## Exercise aim
Which lines below fall between the one containing "# Edge crumbs: separate" and the one containing "zip(*points))), Vector(map(max, zip(*points)))"? Repeat them exactly, counting both of those lines, and add nothing else.

## Data block

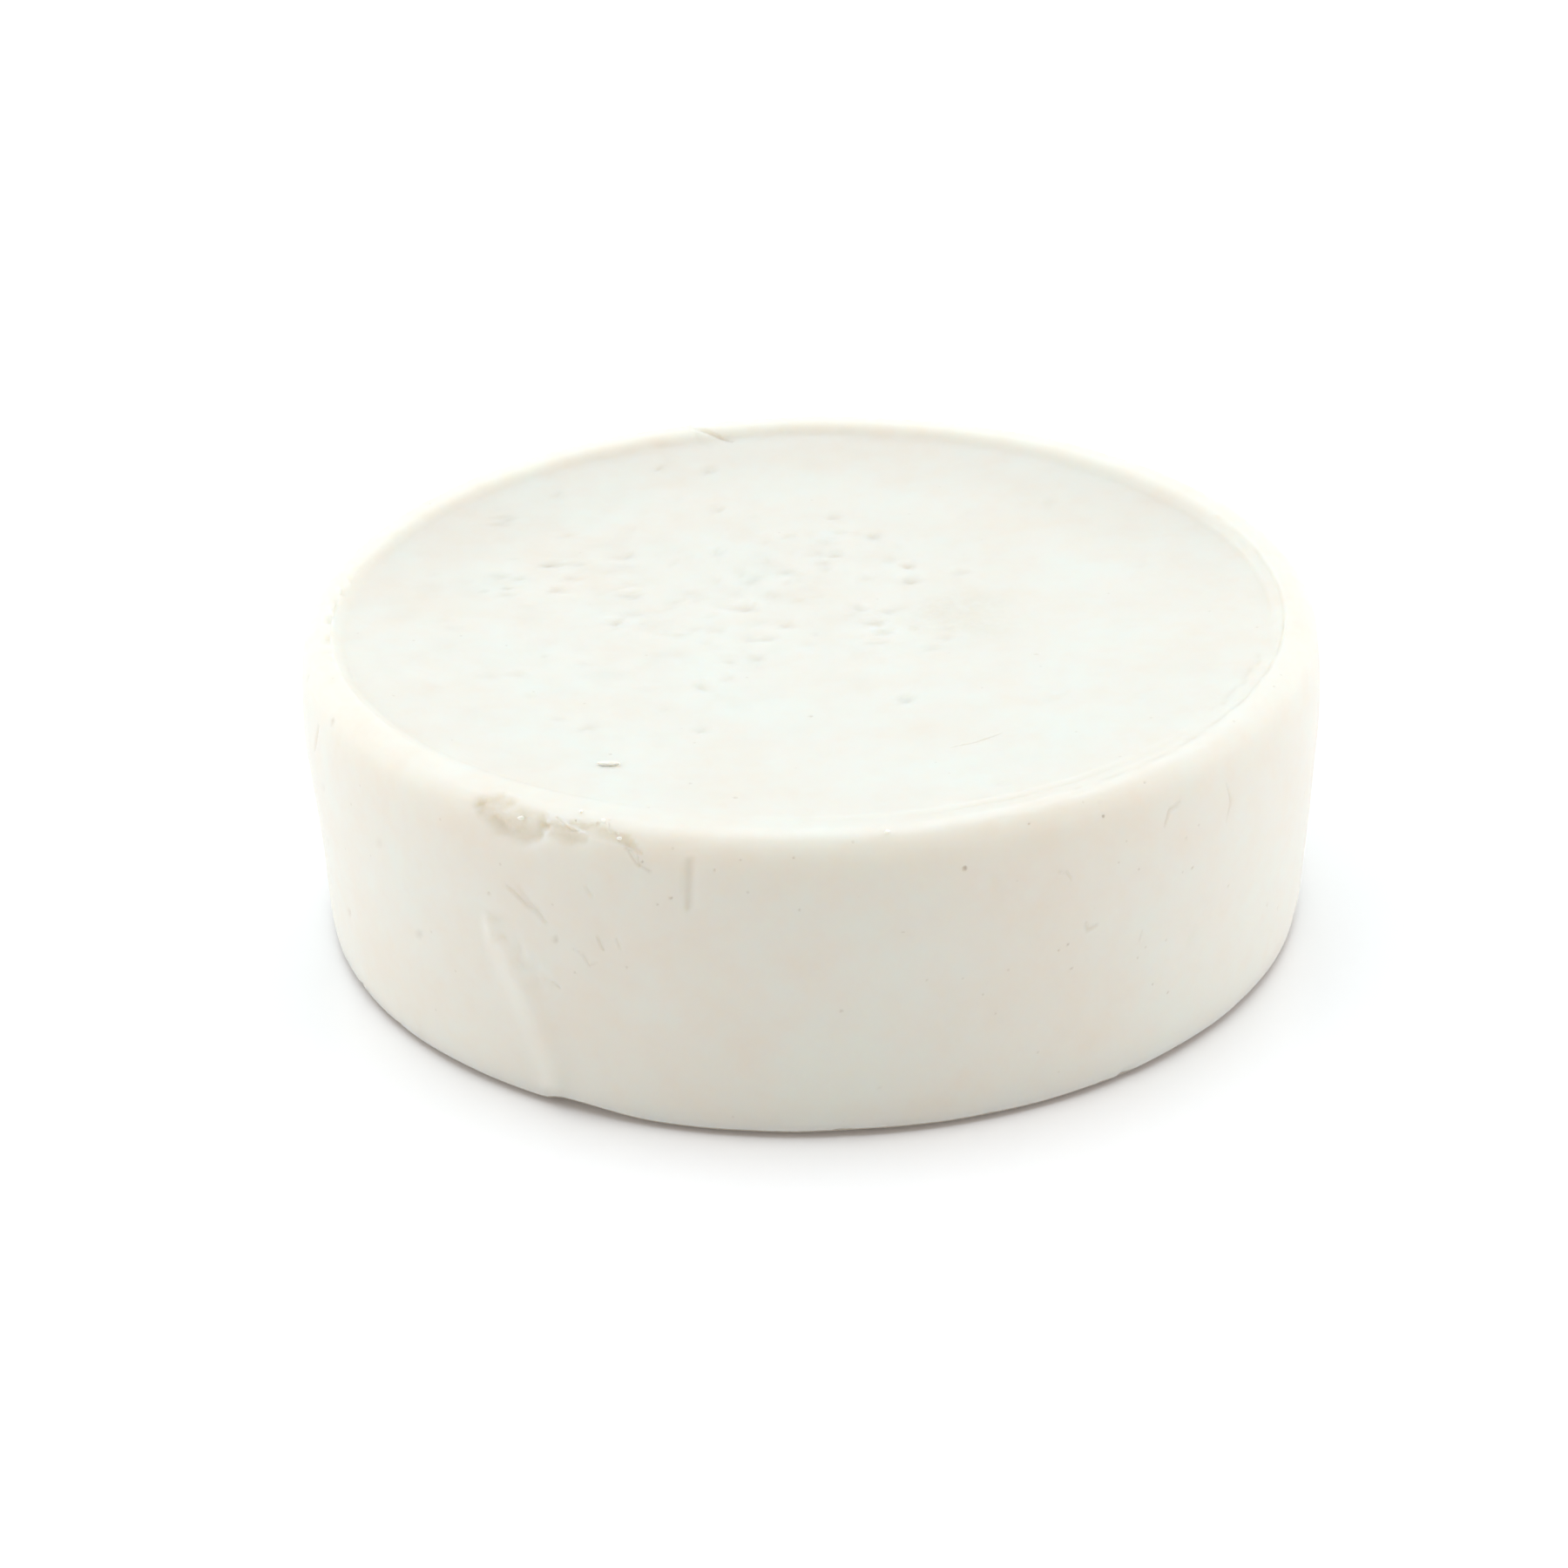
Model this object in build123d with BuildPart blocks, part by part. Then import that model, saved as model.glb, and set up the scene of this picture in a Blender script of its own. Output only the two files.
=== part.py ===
"""A shaving soap puck: one moulded cake of soap, with the loose flake and crumbs that lie on it.

The cake is a short tapered disc with a rounded raised rim and a shallow dished top.
The origin is the centre of the base, Z is up and the front is -Y.
Angles go round the cake from +X, so the front is at 270 degrees.
"""
from build123d import *
import math
import os

os.makedirs("parts", exist_ok=True)

# Driving dimensions of the cake, in millimetres
RIM_RADIUS = 38.0        # where the wall and the top would meet in a sharp corner
BASE_RADIUS = 36.7       # the wall tapers inwards to the base
HEIGHT = 23.9
RIM_ROUND = 2.1          # outer edge of the rim
BASE_ROUND = 0.8         # the edge of the base turns up a little, so its rim is just off the table
RIM_WIDTH = 2.7          # from the sharp corner inwards to the lip
LIP_ROUND = 0.8          # inner edge of the rim
LIP_DEPTH = 0.95         # from the top of the rim down to the edge of the dish
LIP_SLOPE = 1.4          # how far the lip leans inwards on its way down
DISH_SAG = 1.2           # middle of the dish below its own edge

# The dish is part of a sphere, so its radius follows from its width and its sag
LIP_RADIUS = RIM_RADIUS - RIM_WIDTH
DISH_RADIUS = LIP_RADIUS - LIP_SLOPE
DISH_EDGE = HEIGHT - LIP_DEPTH
DISH_FLOOR = DISH_EDGE - DISH_SAG
SPHERE_RADIUS = (DISH_RADIUS**2 + DISH_SAG**2) / (2 * DISH_SAG)
SPHERE_CENTRE = DISH_FLOOR + SPHERE_RADIUS
DISH_SWEEP = math.degrees(math.asin(DISH_RADIUS / SPHERE_RADIUS))


def wall_radius(height):
    """Radius of the tapered wall at a height above the base."""
    return BASE_RADIUS + (RIM_RADIUS - BASE_RADIUS) * height / HEIGHT


def dish_height(radius):
    """Height of the dished top at a distance from the axis."""
    return SPHERE_CENTRE - math.sqrt(SPHERE_RADIUS**2 - radius**2)


def facing_out(angle, radius, height, tilt=0.0):
    """Plane that faces outwards, its X along the wall and turned up by the tilt."""
    turn = math.radians(angle)
    lift = math.radians(tilt)
    outwards = Vector(math.cos(turn), math.sin(turn), 0)
    along = Vector(-math.sin(turn), math.cos(turn), 0)
    x_dir = along * math.cos(lift) + Vector(0, 0, math.sin(lift))
    return Plane(origin=outwards * radius + Vector(0, 0, height), x_dir=x_dir, z_dir=outwards)


def broken_out(place, length, width):
    """Pointed, lemon-shaped piece that has broken out of the soap, lying along the X of its place."""
    with BuildPart() as bite:
        with BuildSketch(place):
            with BuildLine():
                ThreePointArc((-length / 2, 0), (0, width / 2), (length / 2, 0))
                Line((length / 2, 0), (-length / 2, 0))
            make_face()
        revolve(axis=Axis(place.origin, place.x_dir))
    return bite.part


# Damage to the cake: a broken stretch of rim, cracks and nicks in the wall, a lifted base edge
rim_chip = broken_out(facing_out(236.5, 37.6, 23.5), length=8.0, width=2.0)
rim_chip_tail = broken_out(facing_out(243.5, 37.8, 23.4), length=6.5, width=1.3)
wall_nick = broken_out(facing_out(256.6, wall_radius(20.6), 20.6, tilt=90), length=4.0, width=0.7)
wall_gouge = broken_out(facing_out(238.2, wall_radius(16.7), 16.7, tilt=-33), length=3.9, width=0.4)
base_lift = broken_out(facing_out(246.0, 37.0, -0.1), length=17.0, width=1.5)
back_crack = broken_out(Plane(origin=(-6.6, 33.0, 23.4), x_dir=(0.75, -0.66, -0.15)), length=5.0, width=0.5)

# Soap cake: poured into a round tapered mould and turned out, solid all through
with BuildPart() as soap_cake:
    with BuildSketch(Plane.XZ):
        with BuildLine():
            dish = CenterArc((0, SPHERE_CENTRE), SPHERE_RADIUS, start_angle=-90, arc_size=DISH_SWEEP)
            FilletPolyline(
                (0, 0),
                (BASE_RADIUS, 0),
                (RIM_RADIUS, HEIGHT),
                (LIP_RADIUS, HEIGHT),
                dish @ 1,
                radius=[BASE_ROUND, RIM_ROUND, LIP_ROUND],
            )
            Line((0, 0), dish @ 0)
        make_face()
    revolve(axis=Axis.Z)
    for damage in (rim_chip, rim_chip_tail, wall_nick, wall_gouge, base_lift, back_crack):
        add(damage, mode=Mode.SUBTRACT)
soap_cake.part.label = "soap_cake"
export_step(soap_cake.part, "parts/soap_cake.step")

# Surface flake: a thin shaving of dry soap that lies loose on the dish
FLAKE_LENGTH = 2.1
FLAKE_WIDTH = 0.8
FLAKE_THICKNESS = 0.4
FLAKE_ROUND = 0.1
FLAKE_SINK = 0.1         # how far its curled underside follows the soap below it
FLAKE_X = -14.3
FLAKE_Y = -23.7
FLAKE_TURN = (1, -0.06, 0)

flake_seat = dish_height(math.hypot(FLAKE_X, FLAKE_Y)) - FLAKE_SINK
with BuildPart() as surface_flake:
    with BuildSketch(Plane(origin=(FLAKE_X, FLAKE_Y, flake_seat), x_dir=FLAKE_TURN)):
        with BuildLine():
            ThreePointArc((-FLAKE_LENGTH / 2, 0), (0, FLAKE_WIDTH / 2), (FLAKE_LENGTH / 2, 0))
            ThreePointArc((FLAKE_LENGTH / 2, 0), (0, -FLAKE_WIDTH / 2), (-FLAKE_LENGTH / 2, 0))
        make_face()
    extrude(amount=FLAKE_THICKNESS + FLAKE_SINK)
    fillet(surface_flake.edges().group_by(Axis.Z)[-1], radius=FLAKE_ROUND)
    add(soap_cake.part, mode=Mode.SUBTRACT)
surface_flake.part.label = "surface_flake"
export_step(surface_flake.part, "parts/surface_flake.step")

# Edge crumbs: separate grains that broke off the rim and cling to the chip and beside it
CRUMB_SHAPE = (1.0, 0.75, 0.65)     # length, width and thickness as parts of a crumb's size
CRUMB_ROUND = 0.08
CRUMBS = (
    # angle, distance from the axis, height, size, tilt
    (237.0, 37.05, 23.05, 0.60, 20.0),
    (243.6, 36.20, 23.90, 0.45, -10.0),
    (246.8, 36.60, 23.85, 0.60, 15.0),
    (248.9, 37.45, 23.10, 0.50, -25.0),
    (277.4, 36.40, 23.90, 0.55, 10.0),
)

with BuildPart() as edge_crumbs:
    for angle, radius, height, size, tilt in CRUMBS:
        with Locations(facing_out(angle, radius, height, tilt)):
            Box(*(size * share for share in CRUMB_SHAPE))
    fillet(edge_crumbs.edges(), radius=CRUMB_ROUND)
    add(soap_cake.part, mode=Mode.SUBTRACT)
edge_crumbs.part.label = "edge_crumbs"
export_step(edge_crumbs.part, "parts/edge_crumbs.step")
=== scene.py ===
"""A shaving soap puck: the looks of the cake, its loose flake and its crumbs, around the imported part.

The object is put together in the order that it was made: the cake first, then what has come off it,
then the table and the lamps. Sizes are in millimetres until a mesh is written, which is in metres.
Angles go round the cake from +X, so the front is at 270 degrees.
"""
import math

import bmesh
import bpy
import numpy as np
from mathutils import Matrix, Vector, noise


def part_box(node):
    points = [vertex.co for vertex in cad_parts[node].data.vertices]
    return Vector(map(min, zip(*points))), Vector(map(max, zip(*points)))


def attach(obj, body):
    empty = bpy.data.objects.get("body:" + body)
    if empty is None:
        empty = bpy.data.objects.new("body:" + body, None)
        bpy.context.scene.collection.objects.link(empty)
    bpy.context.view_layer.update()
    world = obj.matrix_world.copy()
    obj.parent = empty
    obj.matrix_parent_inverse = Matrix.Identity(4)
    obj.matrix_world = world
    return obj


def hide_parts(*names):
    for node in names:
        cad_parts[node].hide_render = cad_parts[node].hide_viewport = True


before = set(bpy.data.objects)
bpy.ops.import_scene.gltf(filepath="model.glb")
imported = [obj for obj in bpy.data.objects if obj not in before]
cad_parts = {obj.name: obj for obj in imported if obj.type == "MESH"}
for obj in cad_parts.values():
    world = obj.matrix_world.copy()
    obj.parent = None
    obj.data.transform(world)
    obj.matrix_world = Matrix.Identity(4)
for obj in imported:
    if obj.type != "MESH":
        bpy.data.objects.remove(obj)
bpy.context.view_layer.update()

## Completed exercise
# Edge crumbs: separate grains that broke off the rim and cling to the chip and beside it
CRUMB_SHAPE = (1.0, 0.75, 0.65)     # length, width and thickness as parts of a crumb's size
CRUMB_ROUND = 0.08
CRUMBS = (
    # angle, distance from the axis, height, size, tilt
    (237.0, 37.05, 23.05, 0.60, 20.0),
    (243.6, 36.20, 23.90, 0.45, -10.0),
    (246.8, 36.60, 23.85, 0.60, 15.0),
    (248.9, 37.45, 23.10, 0.50, -25.0),
    (277.4, 36.40, 23.90, 0.55, 10.0),
)

with BuildPart() as edge_crumbs:
    for angle, radius, height, size, tilt in CRUMBS:
        with Locations(facing_out(angle, radius, height, tilt)):
            Box(*(size * share for share in CRUMB_SHAPE))
    fillet(edge_crumbs.edges(), radius=CRUMB_ROUND)
    add(soap_cake.part, mode=Mode.SUBTRACT)
edge_crumbs.part.label = "edge_crumbs"
export_step(edge_crumbs.part, "parts/edge_crumbs.step")
=== scene.py ===
"""A shaving soap puck: the looks of the cake, its loose flake and its crumbs, around the imported part.

The object is put together in the order that it was made: the cake first, then what has come off it,
then the table and the lamps. Sizes are in millimetres until a mesh is written, which is in metres.
Angles go round the cake from +X, so the front is at 270 degrees.
"""
import math

import bmesh
import bpy
import numpy as np
from mathutils import Matrix, Vector, noise


def part_box(node):
    points = [vertex.co for vertex in cad_parts[node].data.vertices]
    return Vector(map(min, zip(*points))), Vector(map(max, zip(*points)))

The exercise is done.